The best example is President Franklin D. Roosevelt’s creation of Social Security. The Great Depression highlighted the need for a significantly more robust social safety net than America had ever had before. But in 1933, two years before Roosevelt and his secretary of labor, Frances Perkins, set to work designing a social safety net, Roosevelt created the Civilian Conservation Corps—a massive program that put people to work. It was a politically shrewd move, and one that was completely consistent with the value Americans place on work over “a handout.”

Then, when Frances Perkins began to look for models for the safety net, she looked to prominent academics, including Russian immigrants such as Abraham Epstein and Isaac M. Rubinow. These two men dominated thinking in the policy community at the time. Epstein was the author of Facing Old Age (1922), which shaped thinking in the 1920s. Rubinow, an avowed socialist, founded the American Association for Old Age Security in 1927 and promoted the ideas of national health insurance and income maintenance for workers.

And yet, when it came time for Perkins to put together a team to enact social welfare legislation, neither Epstein nor Rubinow was called into the White House to participate (much to their dismay). As the process unfolded, Roosevelt dumped many of the ideas that had been near to the hearts of these reformers—including national health insurance.

Roosevelt understood that he needed to create a uniquely American social safety net—one that tapped into the deep reservoir of individualism that lay underneath the American psyche and one that avoided, at all costs, the appearance of a “dole.” As a result, the architecture of the two social safety net programs that survived, unemployment insurance and old-age insurance, evolved in a substantially different direction than similar programs in Europe.

Roosevelt understood that he needed to create a uniquely American social safety net—one that tapped into the deep reservoir of American individualism.

The unemployment compensation program was given to the states to run, reflecting the prevailing (and current) belief in localism that is so much a part of U.S. political culture. And both programs, unemployment insurance and the old-age pension (what we now know as Social Security), were structured as insurance programs. In both instances, taxes were deducted from the payroll and, unlike in Europe, only citizens who had contributed to the system could get benefits.

The result was most definitely not to the liking of the reformers who had come from or who looked to Europe for their inspiration. But Roosevelt knew what he was doing. Because the structure was uniquely American in its values, it was able to survive. As he explained:

These taxes were never a problem of economics. They were politics all the way through. We put these payroll contributions there so as to give the contributors a legal, moral and political right to collect their unemployment benefits. With these taxes in place no damn politician can ever scrap my social security program.

The genius of Roosevelt was to create a social safety net that was based on a familiar model—the insurance model—and that tapped into the American values of individualism and hard work. Social welfare benefits were to be “earned,” not simply given out by the government. This clever distinction meant that the changes survived even as Republicans attempted to undo the New Deal. By 1952 a popular Republican president, Dwight D. Eisenhower, made it clear that his party would no longer try to unravel the signature safety net program of the New Deal.

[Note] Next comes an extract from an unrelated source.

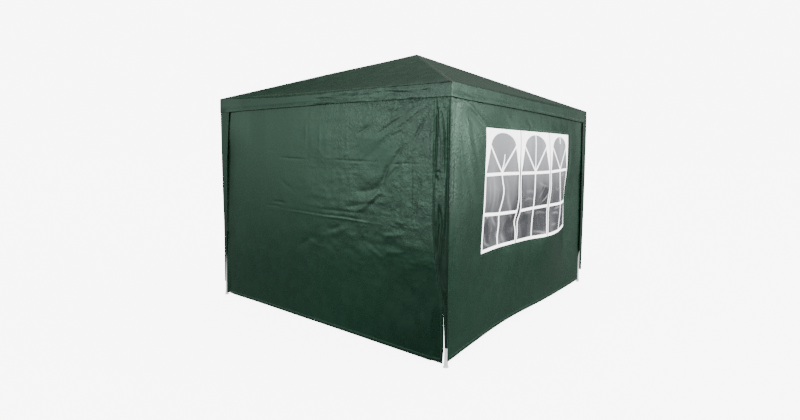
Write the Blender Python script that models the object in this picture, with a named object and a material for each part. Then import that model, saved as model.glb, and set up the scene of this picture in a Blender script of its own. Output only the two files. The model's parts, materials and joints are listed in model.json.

In subsequent years the program was expanded to include dependents, survivors, and even the disabled, and it has been responsible for a dramatic drop in poverty among the elderly. No wonder it remains unparalleled in its popularity and has been called “the third rail of American politics” because of the potential damage to any politician who dares oppose it.

American social reformers working in other countries, especially developing countries, make a great (albeit not always successful) effort to be culturally sensitive in their work. But reformers working on American social programs do not often internalize the same lesson. While Rahman is correct to point out that the bureaucratic administration of the welfare state often consists of too many barriers to entry, it is critical to understand that many of these barriers are rooted in America’s culture and morality. If we are more culturally sensitive in the American context, then we can build, as Roosevelt did, sustainable public goods.